These dismal findings are particularly severe for women around the world. When asked what words they associate with retirement, nearly one in five women said “poverty” and one in four said “insecurity.”
American women aren’t immune from these fears. About one in 10 American women fears that poverty will define retirement while one in seven says that retirement will be associated with insecurity.
Those conclusions come from a survey of more than 16,000 people in 15 countries conducted by Aegon UK and the Transamerica Center for Retirement Studies and reported by Plansponsor. Women made up half of those surveyed, and more than half of these women had at least an undergraduate college degree, 62 percent were married or cohabitating, and 65 percent worked full time. The countries include Brazil, Britain, Canada, China, France, Germany, Hungary, India, Japan, the Netherlands, Poland, Spain, Sweden, Turkey, and the United States. Details are available in “The Changing Face of Retirement. Women: Balancing family, career and financial security” available on the Aegon Web site.
Not having enough money can cause financial stress throughout life, of course. And one reason that financial stress may be a feature of retirement is that women aren’t putting enough money away to fund their retirement.
Worldwide, just one of every five women thinks she’s saving enough to have a financially secure retirement, and two of every five women have no idea whether they’re on course to retire in financial security.
The situation isn’t much better in the United States. Among American women, just 15 percent say they’re putting enough money aside, while 22 percent say they’re hardly saving at all for their retirement.
A not insignificant share of women isn’t even interested in saving for retirement. In terms of how they approach the need to save, fully 8 percent of women say they have never saved and never intend to save for retirement.
Not having enough money in retirement is a big problem, especially since a 65-year-old American woman is likely to live another 21 years and will need a pretty big nest egg to meet her retirement needs. Yet, only one of every four women thinks she’ll have enough income during her retirement to meet those needs.
Most retired American women won’t end up in poverty, of course, yet it’s eye-opening that such a large share of women fears financial insecurity or poverty in their retirement years.
Why is that? Well, beyond the fact that many people aren’t saving enough, a big part of the problem is that people don’t know how to figure out how much money they’ll need in retirement. If they can’t figure out how much they’ll need, then it’s hard to put aside enough money to meet those needs.

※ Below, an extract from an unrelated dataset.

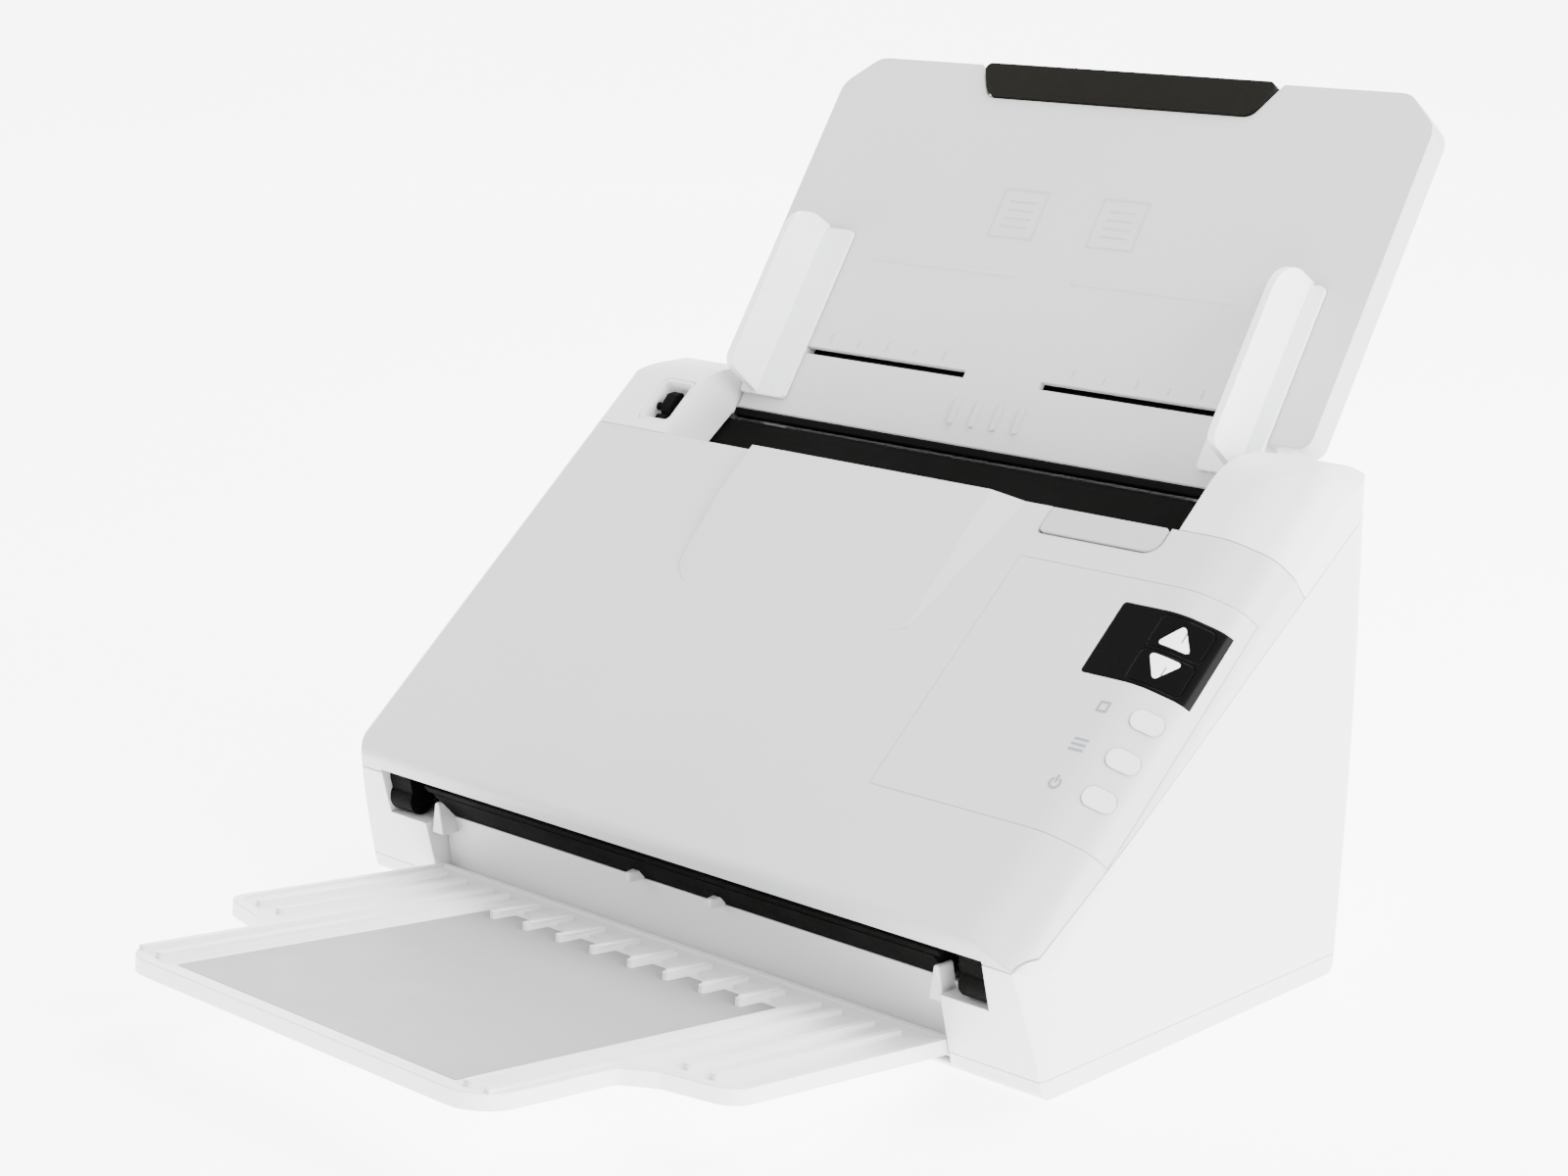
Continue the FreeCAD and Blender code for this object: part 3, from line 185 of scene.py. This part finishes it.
M = {
    "cover": moulded("cover_plastic", (0.51, 0.515, 0.528), rough=0.36),
    "side": moulded("side_plastic", (0.66, 0.66, 0.664), rough=0.42),
    "pad": moulded("finger_pad_plastic", (0.40, 0.403, 0.41), rough=0.45, grain=0.15,
                   grain_scale=1600),
    "tray": moulded("tray_plastic", (0.50, 0.505, 0.505), rough=0.48, grain=0.10),
    "guide": moulded("guide_plastic", (0.80, 0.81, 0.82), rough=0.30, grain=0.03, coat=0.15),
    "output": moulded("output_plastic", (0.74, 0.745, 0.75), rough=0.42),
    "output_panel": moulded("output_panel_plastic", (0.25, 0.252, 0.256), rough=0.55, grain=0.35,
                            grain_scale=1500),
    "black": moulded("black_plastic", (0.003, 0.0029, 0.0027), rough=0.7, grain=0.14, dust=0.2,
                     shine=0.03),
    "grip": moulded("grip_plastic", (0.006, 0.0057, 0.0042), rough=0.6, grain=0.3, grain_scale=1400,
                    dust=0.2, shine=0.06),
    "gloss": moulded("gloss_black_plastic", (0.002, 0.002, 0.002), rough=0.22, grain=0.01,
                     coat=0.03, dust=0.0, shine=0.03),
    "mark": moulded("white_print", (0.86, 0.86, 0.86), rough=0.5, grain=0.02, edge=0.05),
    "legend": moulded("grey_print", (0.22, 0.23, 0.25), rough=0.55, grain=0.02, edge=0.05),
    "rubber": rubber("roller_rubber", (0.045, 0.047, 0.05)),
    "feet": rubber("foot_rubber", (0.03, 0.03, 0.03)),
    "steel": metal("turned_steel", (0.62, 0.62, 0.61)),
    "motor": metal("motor_can", (0.48, 0.48, 0.46), rough=0.4),
    "gear": moulded("gear_plastic", (0.62, 0.60, 0.52), rough=0.35, grain=0.02, edge=0.15),
    "glass": glass("sensor_glass"),
    "board": board("circuit_board"),
    "chip": moulded("chip_epoxy", (0.012, 0.012, 0.013), rough=0.45, edge=0.1),
}

NODE_MATERIALS = {
    "cover": ["front_cover", "control_insert"],
    "pad": ["release_button"],
    "side": ["base_pan", "left_side_cover", "right_side_cover", "rear_cover", "top_cover",
             "latch_housing", "exit_wall", "function_button_1", "function_button_2",
             "function_button_3"],
    "tray": ["input_tray", "tray_extension"],
    "guide": ["left_guide", "right_guide"],
    "output": ["output_tray"],
    "black": ["cover_frame", "hinge_pins", "lower_frame", "exit_guide", "rack_cover", "cover_latch",
              "upper_sensor", "lower_sensor", "dc_jack"],
    "grip": ["extension_grip"],
    "gloss": ["display_panel", "up_key", "down_key"],
    "rubber": ["feed_tyres", "drive_tyres", "exit_tyres", "separation_roller", "drive_pinch_roller",
               "exit_pinch_roller"],
    "feet": ["feet"],
    "steel": ["usb_socket", "base_screws", "idler_pins", "feed_shaft", "drive_shaft", "exit_shaft",
              "shaft_bushes", "motor_pinion"],
    "motor": ["motor"],
    "gear": ["feed_gear", "idler_1_gear", "drive_gear", "idler_2_gear", "exit_gear",
             "guide_pinion"],
    "glass": ["upper_glass", "lower_glass"],
    "board": ["control_board", "main_board"],
}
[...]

To illustrate the problem that not having any savings can create for tomorrow’s retirees, I used a calculator from Kiplinger’s business magazine to figure out how much a person who plans to retire in 20 years would need to start saving to have a comfortable retirement. Specifically, I assumed that I wanted to replace 65 percent of a $50,000 income (that’s roughly a household’s median income) during a retirement that would last 20 years and made the extreme assumption that I had no other savings, had no pension, and wouldn’t receive any Social Security benefits.
Under this scenario, I would need to save about $1,500 each month to reach my goal. Unfortunately, if I’ve only decided to start saving just 20 years before I plan to retire, with my $50,000 income, I may not be able to afford to put aside $1,500 a month to fund my retirement.
There are a couple of things that would make it easier to save for retirement. Both of them operate through the employer.
First, since a lot of retirement savings occurs on the job through employer-sponsored plans, employers could make retirement benefits, including matching contributions to a 401(k) plan, available to all employees, not just to those who work full time. This would be a simple way to help all employees start building a nest egg and would specifically benefit women, who are more likely than men to work part time.
Second, since defined contribution plans have largely replaced traditional defined benefit pension plans, meaning that employees are now responsible for making contributions to their retirement plans, employers could make it easy for employees to start saving by automatically enrolling them in retirement saving plans.
Requiring employees to “opt out” rather than to “opt in” to retirement savings plans would act like a forced saving plan and overcome the inertia that stops people from putting money away into a savings account.
This is a good idea, and it’s supported by research. A recent government report found that providing automatic IRAs could both expand retirement coverage and increase retirement benefits for all households. (Some 401(k) and SIMPLE IRA plans already have automatic enrollment.)
The rather broad-based support for automatically enrolling people in savings plans is based on a concept developed a few years ago by researchers at the Heritage Foundation and the Brookings Institution. President Obama has included a provision to provide for “Automatic IRAs” in each of his budgets. Rep. Richard Neal (D-Mass.) has introduced legislation that would provide similar benefits.
These are good ideas. But women shouldn’t wait for their employers or for Congress to act to avoid a retirement that could sink them into financial insecurity or poverty. Women need to think long and hard now about how to make sure they have enough money during their retirement years. They should take advantage of the benefits that their employers offer and start contributing to their 401(k) plan. And, if such options aren’t available, they should set up their own tax-deferred savings accounts. There’s no reason for so many women to fear that retirement is a life of poverty rather than the life of relaxation that they have earned.